▶

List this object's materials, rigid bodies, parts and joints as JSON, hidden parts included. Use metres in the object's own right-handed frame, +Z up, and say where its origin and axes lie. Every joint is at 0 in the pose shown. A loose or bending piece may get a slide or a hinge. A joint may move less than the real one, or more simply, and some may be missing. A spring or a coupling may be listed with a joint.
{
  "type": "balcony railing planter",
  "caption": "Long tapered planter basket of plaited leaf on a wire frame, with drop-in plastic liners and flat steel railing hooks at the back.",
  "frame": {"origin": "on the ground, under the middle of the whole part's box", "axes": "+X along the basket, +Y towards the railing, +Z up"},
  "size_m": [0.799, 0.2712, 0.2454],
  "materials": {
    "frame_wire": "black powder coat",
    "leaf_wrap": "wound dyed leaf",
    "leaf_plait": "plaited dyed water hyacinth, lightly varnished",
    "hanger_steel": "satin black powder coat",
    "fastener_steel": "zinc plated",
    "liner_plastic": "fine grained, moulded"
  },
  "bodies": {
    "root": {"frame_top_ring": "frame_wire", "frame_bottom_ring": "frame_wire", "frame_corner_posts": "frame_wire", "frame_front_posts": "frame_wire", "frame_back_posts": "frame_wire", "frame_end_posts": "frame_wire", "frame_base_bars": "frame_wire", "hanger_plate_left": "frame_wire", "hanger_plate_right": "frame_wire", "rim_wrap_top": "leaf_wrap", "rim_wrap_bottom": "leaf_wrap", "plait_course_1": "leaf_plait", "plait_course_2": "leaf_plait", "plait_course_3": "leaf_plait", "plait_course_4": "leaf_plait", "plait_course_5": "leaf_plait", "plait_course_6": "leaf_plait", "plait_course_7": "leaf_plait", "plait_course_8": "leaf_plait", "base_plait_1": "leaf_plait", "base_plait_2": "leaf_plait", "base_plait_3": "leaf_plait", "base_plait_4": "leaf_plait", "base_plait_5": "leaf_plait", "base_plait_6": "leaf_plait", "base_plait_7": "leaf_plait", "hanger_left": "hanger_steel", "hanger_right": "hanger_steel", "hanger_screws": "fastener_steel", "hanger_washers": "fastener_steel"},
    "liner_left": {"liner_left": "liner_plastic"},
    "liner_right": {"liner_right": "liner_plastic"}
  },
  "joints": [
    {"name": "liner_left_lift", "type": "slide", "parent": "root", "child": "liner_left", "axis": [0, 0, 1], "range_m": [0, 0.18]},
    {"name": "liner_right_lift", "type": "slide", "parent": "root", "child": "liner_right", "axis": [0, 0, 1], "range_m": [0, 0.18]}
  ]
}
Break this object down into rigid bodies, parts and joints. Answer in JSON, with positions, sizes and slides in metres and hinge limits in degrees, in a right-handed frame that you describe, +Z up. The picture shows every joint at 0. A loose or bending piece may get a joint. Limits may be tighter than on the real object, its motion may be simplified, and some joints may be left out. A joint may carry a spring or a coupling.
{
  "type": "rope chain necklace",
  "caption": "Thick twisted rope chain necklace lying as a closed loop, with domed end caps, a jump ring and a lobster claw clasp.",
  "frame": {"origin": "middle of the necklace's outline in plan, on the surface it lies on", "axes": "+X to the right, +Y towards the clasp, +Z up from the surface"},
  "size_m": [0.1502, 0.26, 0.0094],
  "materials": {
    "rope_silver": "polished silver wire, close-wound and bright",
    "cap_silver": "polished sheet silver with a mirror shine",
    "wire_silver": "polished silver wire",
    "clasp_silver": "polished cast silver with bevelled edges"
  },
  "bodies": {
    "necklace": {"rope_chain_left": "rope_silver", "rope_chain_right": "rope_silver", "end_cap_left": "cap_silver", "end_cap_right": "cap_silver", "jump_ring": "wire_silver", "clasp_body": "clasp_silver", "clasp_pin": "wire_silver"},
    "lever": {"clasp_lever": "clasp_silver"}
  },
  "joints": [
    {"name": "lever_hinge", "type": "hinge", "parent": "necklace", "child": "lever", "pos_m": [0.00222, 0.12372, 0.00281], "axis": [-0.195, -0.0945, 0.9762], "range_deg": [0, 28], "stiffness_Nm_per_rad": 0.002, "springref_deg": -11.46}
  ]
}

◀
▶

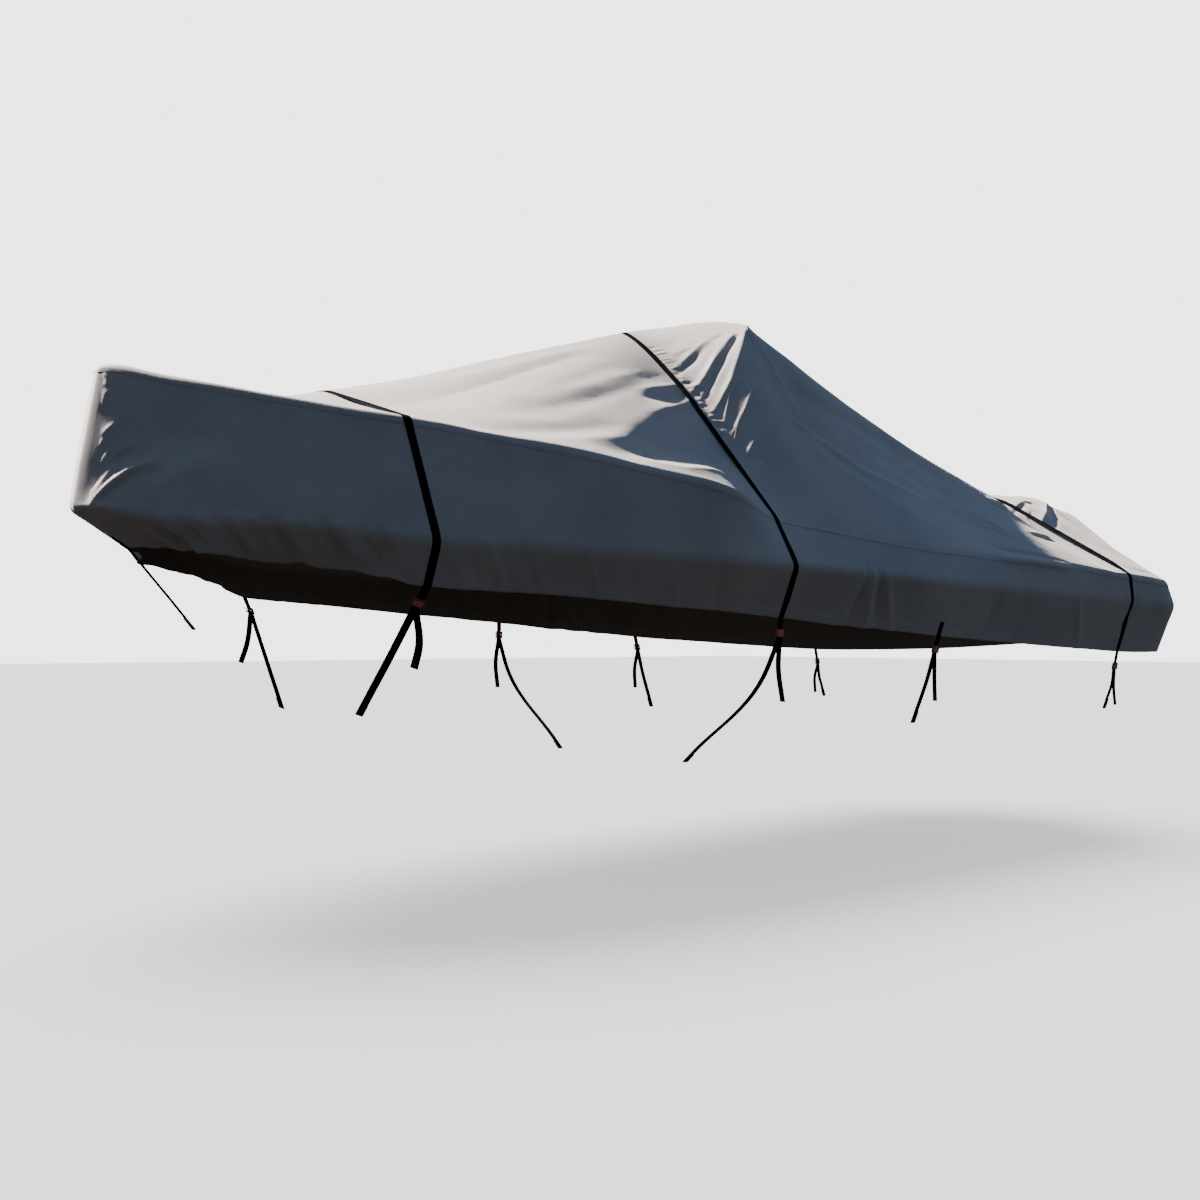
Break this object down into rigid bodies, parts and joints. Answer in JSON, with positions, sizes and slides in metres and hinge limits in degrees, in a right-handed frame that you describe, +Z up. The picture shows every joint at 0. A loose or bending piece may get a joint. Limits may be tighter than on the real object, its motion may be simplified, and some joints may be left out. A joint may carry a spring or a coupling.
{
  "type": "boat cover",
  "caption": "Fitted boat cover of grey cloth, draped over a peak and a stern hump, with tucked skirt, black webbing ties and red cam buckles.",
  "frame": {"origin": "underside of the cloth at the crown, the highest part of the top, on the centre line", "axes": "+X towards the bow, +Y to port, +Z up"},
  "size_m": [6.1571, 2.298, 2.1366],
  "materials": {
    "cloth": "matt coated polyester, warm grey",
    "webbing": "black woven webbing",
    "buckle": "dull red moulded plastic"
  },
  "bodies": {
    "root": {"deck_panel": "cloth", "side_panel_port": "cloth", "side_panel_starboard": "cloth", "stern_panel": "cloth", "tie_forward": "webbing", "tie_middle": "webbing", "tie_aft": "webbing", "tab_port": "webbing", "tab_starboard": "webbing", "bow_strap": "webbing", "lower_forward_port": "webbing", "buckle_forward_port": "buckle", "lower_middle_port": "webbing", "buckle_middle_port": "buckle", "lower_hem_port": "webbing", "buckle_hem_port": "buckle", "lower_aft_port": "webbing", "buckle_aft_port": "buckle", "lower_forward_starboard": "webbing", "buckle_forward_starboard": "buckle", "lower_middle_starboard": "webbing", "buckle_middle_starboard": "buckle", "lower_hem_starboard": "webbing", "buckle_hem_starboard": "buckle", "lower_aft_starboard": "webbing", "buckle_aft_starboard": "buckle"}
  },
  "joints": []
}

◀

Copy every line that includes the string "hinge" from the material above.

WRITTEN ANSWER.
List this object's materials, rigid bodies, parts and joints as JSON, hidden parts included. Use metres in the object's own right-handed frame, +Z up, and say where its origin and axes lie. Every joint is at 0 in the pose shown. A loose or bending piece may get a slide or a hinge. A joint may move less than the real one, or more simply, and some may be missing. A spring or a coupling may be listed with a joint.
Break this object down into rigid bodies, parts and joints. Answer in JSON, with positions, sizes and slides in metres and hinge limits in degrees, in a right-handed frame that you describe, +Z up. The picture shows every joint at 0. A loose or bending piece may get a joint. Limits may be tighter than on the real object, its motion may be simplified, and some joints may be left out. A joint may carry a spring or a coupling.
    {"name": "lever_hinge", "type": "hinge", "parent": "necklace", "child": "lever", "pos_m": [0.00222, 0.12372, 0.00281], "axis": [-0.195, -0.0945, 0.9762], "range_deg": [0, 28], "stiffness_Nm_per_rad": 0.002, "springref_deg": -11.46}
Break this object down into rigid bodies, parts and joints. Answer in JSON, with positions, sizes and slides in metres and hinge limits in degrees, in a right-handed frame that you describe, +Z up. The picture shows every joint at 0. A loose or bending piece may get a joint. Limits may be tighter than on the real object, its motion may be simplified, and some joints may be left out. A joint may carry a spring or a coupling.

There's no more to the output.